While it was the case that certain press and TV outlets took an anti-war position, does this really indicate crucial variations in how the media reacted to the invasion and occupation? Were many of the Guardian editorials really independent or oppositional in their criticism of Blair and his co-warmongers? Where was the Guardian's outright call for Blair to be arraigned for war crimes?
Contrary to the underlying message of this book, there are no media outlets in the UK that can be said to be truly "independent" or "oppositional".
We do, of course, refer to, and often rely upon, academic-based studies to help illustrate media bias and service to power - the Glasgow University Media Group work on Palestine- Israel, for example, or the Lancet study on deaths in Iraq. 'Social science' does have a key role in addressing, quantifying, collating and interpreting vital social phenomena. The Chomsky/Herman Propaganda Model provides yet another set of qualitative-based criteria for understanding media subservience to power and how that facilitates corporate control over society.
Yet, Chomsky and other critical academics have also spent much of their scholarly lives identifying corporate-establishment constraints on academia itself, notably the ways in which it promotes, supports and cultivates conformity, including the belief that academia is an autonomous place for free investigation.
The Pockets of Resistance thesis, in contrast, claims to identify a picture of serious media autonomy, editorial plurality and differentiated reportage. The effect of this is to plant and encourage a basic acceptance of this liberal claim, nullifying, in many students' and other readers' minds, the bigger context of how the corporate order still drives and informs all such media output, even that of the Trust-owned Guardian.
The book's claims of 'greater nuance' in the reporting of Iraq also promotes the view that "the major works" are overly-polemical and monolithic. It's offering a kind of headline statement on 'media freedom', concluding that due to certain variations in the reporting of the Iraq war, these media outlets are acting as "independent" or/and "oppositional" bodies.

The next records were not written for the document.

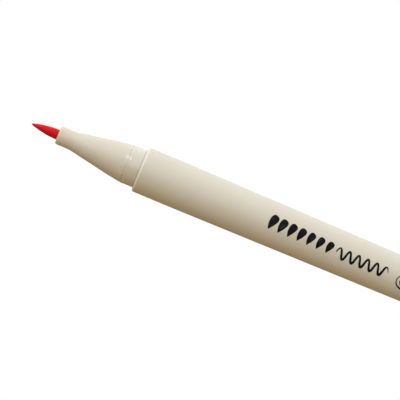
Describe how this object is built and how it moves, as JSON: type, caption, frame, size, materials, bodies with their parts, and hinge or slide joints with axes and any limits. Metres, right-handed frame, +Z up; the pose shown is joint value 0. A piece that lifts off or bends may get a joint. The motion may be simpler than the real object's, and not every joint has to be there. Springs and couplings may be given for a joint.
{
  "type": "brush pen",
  "caption": "Brush pen with a red flexible pointed tip, a cream conical nose and tapered barrel, its ink reservoir inside, and a red clip cap posted on the tail.",
  "frame": {"origin": "on the pen's long axis, at the barrel's front shoulder, where the cap's rim stops when it is closed", "axes": "+X along the pen from the tip to the tail, +Z up with the pen lying on a table at z = -5.3 mm, +Y completing the right-handed set; the clip leans towards -Y and down"},
  "size_m": [0.1609, 0.013, 0.0106],
  "materials": {
    "barrel_plastic": "satin moulded cream plastic",
    "section_plastic": "satin moulded cream plastic, glossier on the cap seat",
    "tip_fibre": "flexible porous tip, wet with red ink",
    "wick_fibre": "bundled fibre rod, red with ink",
    "reservoir_wadding": "fibre wadding, red with ink",
    "reservoir_film": "thin clear film",
    "cap_plastic": "glossy moulded red plastic",
    "print_ink": "pad-printed black ink on the barrel",
    "liner_plastic": "soft pale polyethylene"
  },
  "bodies": {
    "pen": {"barrel": "barrel_plastic", "front_section": "section_plastic", "relay_wick": "wick_fibre", "ink_reservoir": "reservoir_wadding", "reservoir_film": "reservoir_film", "tail_plug": "cap_plastic"},
    "brush_tip": {"brush_tip": "tip_fibre"},
    "cap": {"cap_shell": "cap_plastic", "inner_cap": "liner_plastic", "cap_crown": "cap_plastic"},
    "clip": {"pocket_clip": "cap_plastic"}
  },
  "joints": [
    {"name": "tip_flex", "type": "hinge", "parent": "pen", "child": "brush_tip", "pos_m": [-0.0198, 0, 0], "axis": [0, 1, 0], "range_deg": [-15, 15], "stiffness_Nm_per_rad": 0.006},
    {"name": "cap_pull", "type": "slide", "parent": "pen", "child": "cap", "axis": [1, 0, 0], "range_m": [0, 0.045]},
    {"name": "clip_flex", "type": "hinge", "parent": "cap", "child": "clip", "pos_m": [0.1264, -0.00409, -0.00231], "axis": [0, -0.4907, 0.8713], "range_deg": [0, 5], "stiffness_Nm_per_rad": 0.5}
  ]
}
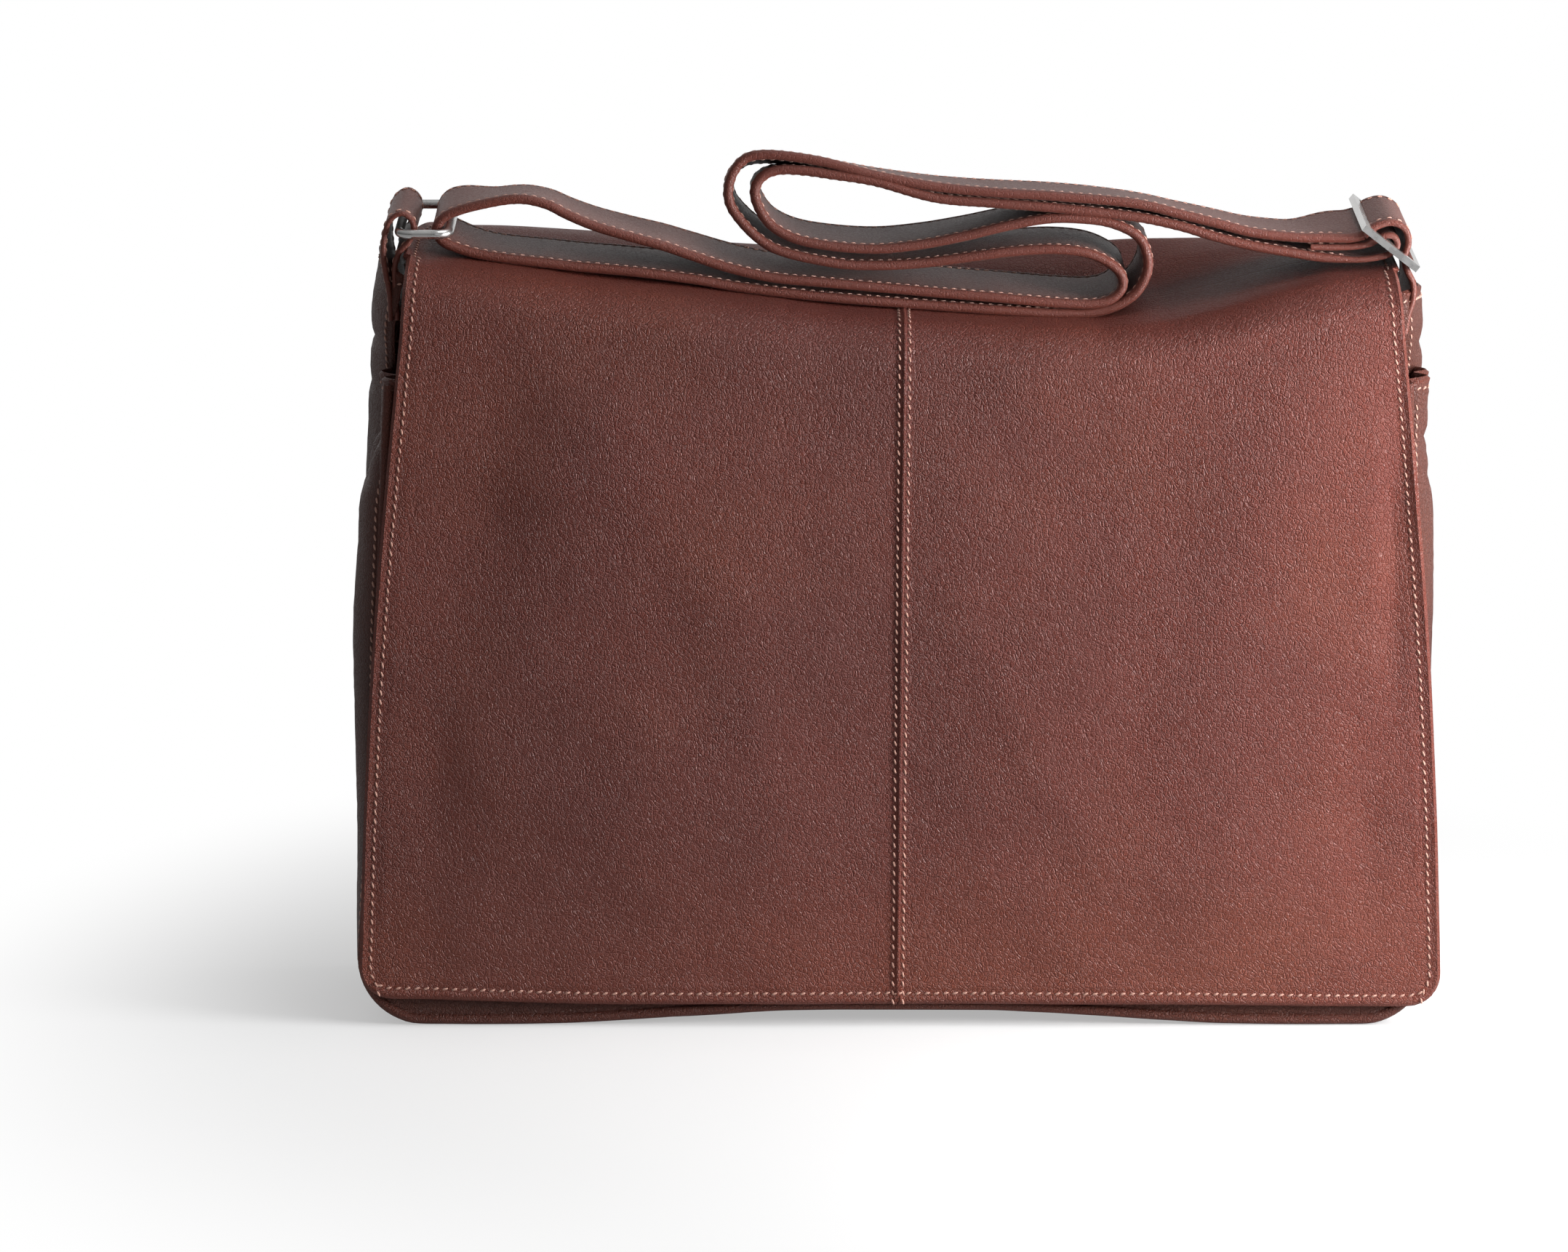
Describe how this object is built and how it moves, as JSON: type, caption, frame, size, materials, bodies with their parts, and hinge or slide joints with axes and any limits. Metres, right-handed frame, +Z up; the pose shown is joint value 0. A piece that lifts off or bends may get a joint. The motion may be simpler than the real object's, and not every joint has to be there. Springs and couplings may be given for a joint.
{
  "type": "satchel bag",
  "caption": "Soft leather messenger satchel with a full front flap, a front pocket under it, and an adjustable shoulder strap folded on top between a ring and a slide buckle.",
  "frame": {"origin": "middle of the base, on the surface the bag stands on", "axes": "+X across the bag towards the slide buckle, +Y from the flap to the back, +Z up"},
  "size_m": [0.4034, 0.1, 0.3329],
  "materials": {
    "body_leather": "soft pebbled, semi-matte",
    "flap_leather": "soft pebbled, semi-matte",
    "strap_leather": "smooth grain, semi-matte",
    "lining": "woven cotton",
    "hardware": "brushed nickel",
    "snap_metal": "nickel plate",
    "board": "matte"
  },
  "bodies": {
    "bag": {"back_panel": "body_leather", "piping_back": "body_leather", "gusset_left": "body_leather", "base_panel": "body_leather", "gusset_right": "body_leather", "inner_wall": "body_leather", "pocket_gusset_left": "body_leather", "pocket_base": "body_leather", "pocket_gusset_right": "body_leather", "pocket_panel": "body_leather", "piping_front": "body_leather", "snap_sockets": "snap_metal", "main_lining": "lining", "pocket_lining": "lining", "base_board": "board", "slip_pocket": "lining", "tab_left": "strap_leather", "strap_anchor_right": "strap_leather"},
    "flap_top": {"flap_roof_left": "flap_leather", "flap_roof_right": "flap_leather", "flap_roof_lining": "lining", "flap_back_fold": "flap_leather", "strap_outer_run": "strap_leather", "strap_inner_run": "strap_leather", "strap_end_left": "strap_leather", "strap_end_outer": "strap_leather", "strap_end_inner": "strap_leather"},
    "flap_front": {"flap_front_left": "flap_leather", "flap_front_right": "flap_leather", "flap_welt": "flap_leather", "flap_front_lining": "lining", "snap_studs": "snap_metal", "flap_front_fold": "flap_leather"},
    "ring": {"ring_left": "hardware"},
    "buckle": {"buckle_right": "hardware"}
  },
  "joints": [
    {"name": "flap_lift", "type": "hinge", "parent": "bag", "child": "flap_top", "pos_m": [0, 0.04551, 0.27885], "axis": [-1, 0, 0], "range_deg": [0, 100], "deforming": ["flap_back_fold", "tab_left", "strap_anchor_right"]},
    {"name": "flap_unfold", "type": "hinge", "parent": "flap_top", "child": "flap_front", "pos_m": [0, -0.04498, 0.2643], "axis": [-1, 0, 0], "range_deg": [0, 110], "deforming": ["flap_front_fold"]},
    {"name": "ring_swivel", "type": "hinge", "parent": "flap_top", "child": "ring", "pos_m": [-0.1837, -0.027, 0.298], "axis": [0, -0.9874, -0.158], "range_deg": [0, 50], "deforming": ["strap_end_left"]},
    {"name": "buckle_swivel", "type": "hinge", "parent": "flap_top", "child": "buckle", "pos_m": [0.1837, -0.027, 0.293], "axis": [0, 0.9874, 0.158], "range_deg": [0, 20], "deforming": ["strap_end_outer", "strap_end_inner"]}
  ]
}
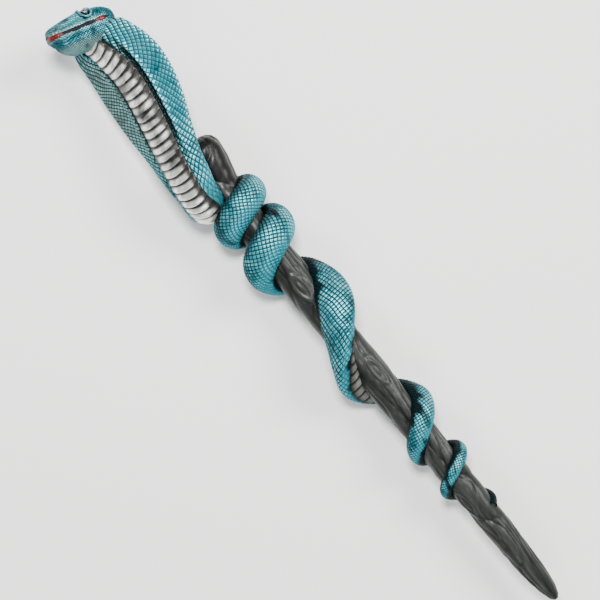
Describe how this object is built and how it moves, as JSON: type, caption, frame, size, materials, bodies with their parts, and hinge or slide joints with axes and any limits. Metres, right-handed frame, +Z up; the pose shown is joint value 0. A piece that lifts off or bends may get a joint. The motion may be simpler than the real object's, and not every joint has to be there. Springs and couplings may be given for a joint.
{
  "type": "magic wand",
  "caption": "Novelty magic wand: a knotted black stick with a metallic teal cobra wound round it, its spread hood and head rising past the butt as the handle.",
  "frame": {"origin": "centre of the bounding box in X and Y, at the height of the table the wand lies on", "axes": "+X runs along the stick from the snake's head to the tip, +Z is up with the wand lying hood and belly upwards, +Y completes a right-handed frame"},
  "size_m": [0.3682, 0.041, 0.0431],
  "materials": {
    "teal_scales": "metallic teal paint on cast resin, dark wash in the scale grooves, pale dry-brushed edges",
    "silver_belly": "silver paint on cast resin with a dark brown wash between the scutes",
    "black_stick": "satin charcoal paint on cast resin, grey-brown dry-brushed ridges",
    "red_mouth": "gloss red paint",
    "eye_bead": "clear-coated dark bead",
    "steel_rod": "plain drawn steel"
  },
  "bodies": {
    "root": {"stick": "black_stick", "core_rod": "steel_rod", "head_pin": "steel_rod", "cranium": "teal_scales", "lower_jaw": "teal_scales", "hood": "teal_scales", "coil_1": "teal_scales", "coil_2": "teal_scales", "coil_3": "teal_scales", "coil_4": "teal_scales", "coil_5": "teal_scales", "tail": "teal_scales", "belly_scutes": "silver_belly", "mouth_lining": "red_mouth", "eye_left": "eye_bead", "eye_right": "eye_bead"}
  },
  "joints": []
}
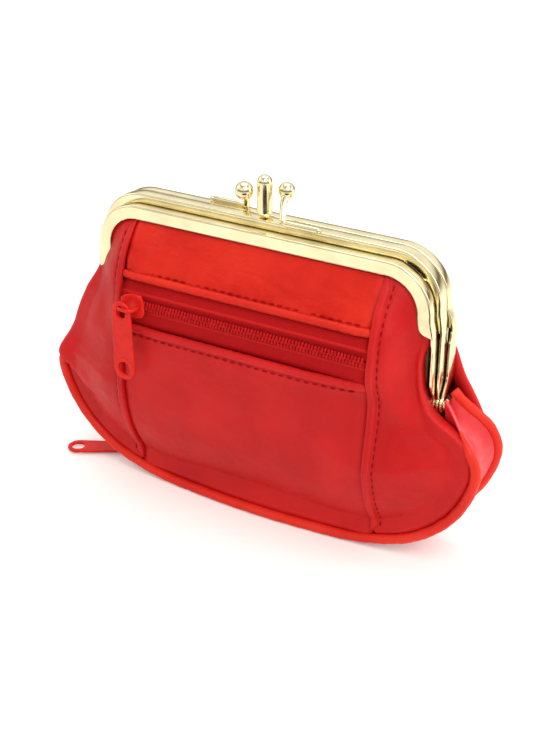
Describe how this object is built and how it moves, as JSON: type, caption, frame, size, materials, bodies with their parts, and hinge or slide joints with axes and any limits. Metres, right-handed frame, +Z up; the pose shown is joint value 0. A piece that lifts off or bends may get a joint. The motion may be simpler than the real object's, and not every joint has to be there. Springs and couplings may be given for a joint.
{
  "type": "frame coin purse",
  "caption": "Leather coin purse with three hinged metal rails, a kiss clasp, two compartments and two zips; it stands on its piped edges.",
  "frame": {"origin": "centre of the purse's outline on the surface that it stands on", "axes": "+X to the right along the rails, -Y to the front with the zip pocket, +Z up"},
  "size_m": [0.1364, 0.0393, 0.1004],
  "materials": {
    "metal": "polished pale gold",
    "red_metal": "glossy red lacquer on metal",
    "leather": "soft semi-gloss red",
    "bright_leather": "soft semi-gloss bright red",
    "zip": "woven red tape and coil",
    "lining": "plain tan cloth",
    "paper": "twisted paper"
  },
  "bodies": {
    "pouch": {"front_side_left": "leather", "front_side_right": "leather", "front_centre_top": "bright_leather", "front_centre_bottom": "leather", "upper_welt": "bright_leather", "lower_welt": "leather", "zip_tape_upper": "zip", "zip_tape_lower": "zip", "zip_coil_upper": "zip", "zip_coil_lower": "zip", "front_lining": "lining", "back_lining": "lining", "back_centre": "leather", "back_side_left": "leather", "back_side_right": "leather", "front_piping": "bright_leather", "back_piping": "bright_leather", "gusset_left": "leather", "gusset_right": "leather", "gusset_bottom_front": "leather", "gusset_bottom_back": "leather", "bottom_zip_tape": "zip", "bottom_zip_coil": "zip", "divider": "lining", "middle_frame": "metal", "clasp_post": "metal", "hinge_rivet_left": "metal", "hinge_rivet_right": "metal"},
    "front_flap": {"front_frame": "metal", "front_clasp": "metal", "front_frame_cord": "paper"},
    "back_flap": {"back_frame": "metal", "back_clasp": "metal", "back_frame_cord": "paper"},
    "front_slider": {"zip_slider": "red_metal"},
    "front_tab": {"zip_pull_tab": "red_metal"},
    "floor_slider": {"bottom_slider": "red_metal"},
    "floor_tab": {"bottom_pull_tab": "red_metal"}
  },
  "joints": [
    {"name": "front_frame_hinge", "type": "hinge", "parent": "pouch", "child": "front_flap", "pos_m": [0, 0, 0.046], "axis": [1, 0, 0], "range_deg": [0, 45], "deforming": ["front_centre_top", "front_side_left", "front_side_right"]},
    {"name": "back_frame_hinge", "type": "hinge", "parent": "pouch", "child": "back_flap", "pos_m": [0, 0, 0.046], "axis": [-1, 0, 0], "range_deg": [0, 45], "deforming": ["back_centre", "back_side_left", "back_side_right"]},
    {"name": "front_zip_slide", "type": "slide", "parent": "pouch", "child": "front_slider", "axis": [1, 0, 0], "range_m": [0, 0.066]},
    {"name": "front_tab_hinge", "type": "hinge", "parent": "front_slider", "child": "front_tab", "pos_m": [-0.03546, -0.0191, 0.0613], "axis": [-1, 0, 0], "range_deg": [0, 90]},
    {"name": "floor_zip_slide", "type": "slide", "parent": "pouch", "child": "floor_slider", "axis": [1, 0, 0], "range_m": [0, 0.066]},
    {"name": "floor_tab_swivel", "type": "hinge", "parent": "floor_slider", "child": "floor_tab", "pos_m": [-0.04746, 0.0017, 0.00205], "axis": [0, 0, 1], "range_deg": [-34, 0]}
  ],
  "couplings": [
    {"joint": "floor_tab_swivel", "follows": "floor_zip_slide", "rad_per_m": -8.727}
  ]
}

The result is this social science 'tick-a-box' exercise, awarding labels to given media outlets based on what liberal media itself would regard as "independent" or "oppositional". It's similar to the ways in which the US-friendly political/electoral 'monitor' Freedom House offer ratings on whether a country can be called 'democratic', 'semi-democratic' or 'non-democratic'.
Robinson and his co-authors may reject the conclusion that this study comprises any blatant service to power, but such close attention to scholarly 'evidence' of liberal 'media independence' in the coverage of Iraq lends itself precisely to this establishment-serving end.
John
2 comments:
John ignores the following lines in the conclusion:-
At an aggregate level, many of the findings described in the preceding chapters are consistent with the predictions of the elite-driven model, as Table 8.1 shows. Among most news media outlets, coverage was largely supportive of the coalition with military progress reported positively, particular reinforcement given to the humanitarian rationale for war and heavy reliance on coalition sources.
... so the coverage that the majority of people read and watched was supportive of the coalition and consistent with the elite-driven model. If we consider the regulatory expectations regarding balance and impartiality to which it is subject (see Chapter 4), our aggregate-level finding of supportive coverage makes it impossible to sustain a claim that the majority of British television news succeeded in achieving balance once war was underway.
In other words, the existence of multiple justifications for war ensured that there was ‘something in it for everyone’. Given the outcome ... it seems difficult not to conclude that the combination of aggressive perception management (or marketing) by the UK government, and the uncritical acceptance of dubious justifications by much of the news media and political establishment, made for a particularly dismal event in British democratic history.
Finally, I would add that John Pilger also identifies some parts of the UK media as being independent of government:
For two years, the Mirror represented a majority of the British people, whose critical understanding of Blair's pre-invasion charade was always ahead of journalists'. The Mirror did what a newspaper is meant to do: it kept the record straight. Instead of channelling and amplifying official lies, the Mirror more often than not challenged and exposed them to a readership often dismissed or patronised by those claiming to know what "the public really wants".
Piers
John ignores the following lines in the conclusion:-
At an aggregate level, many of the findings described in the preceding chapters are consistent with the predictions of the elite-driven model, as Table 8.1 shows. Among most news media outlets, coverage was largely supportive of the coalition with military progress reported positively, particular reinforcement given to the humanitarian rationale for war and heavy reliance on coalition sources.
... so the coverage that the majority of people read and watched was supportive of the coalition and consistent with the elite-driven model. If we consider the regulatory expectations regarding balance and impartiality to which it is subject (see Chapter 4), our aggregate-level finding of supportive coverage makes it impossible to sustain a claim that the majority of British television news succeeded in achieving balance once war was underway.
In other words, the existence of multiple justifications for war ensured that there was ‘something in it for everyone’. Given the outcome ... it seems difficult not to conclude that the combination of aggressive perception management (or marketing) by the UK government, and the uncritical acceptance of dubious justifications by much of the news media and political establishment, made for a particularly dismal event in British democratic history.
Finally, I would add that John Pilger also identifies some parts of the UK media as being independent of government:
For two years, the Mirror represented a majority of the British people, whose critical understanding of Blair's pre-invasion charade was always ahead of journalists'. The Mirror did what a newspaper is meant to do: it kept the record straight. Instead of channelling and amplifying official lies, the Mirror more often than not challenged and exposed them to a readership often dismissed or patronised by those claiming to know what "the public really wants".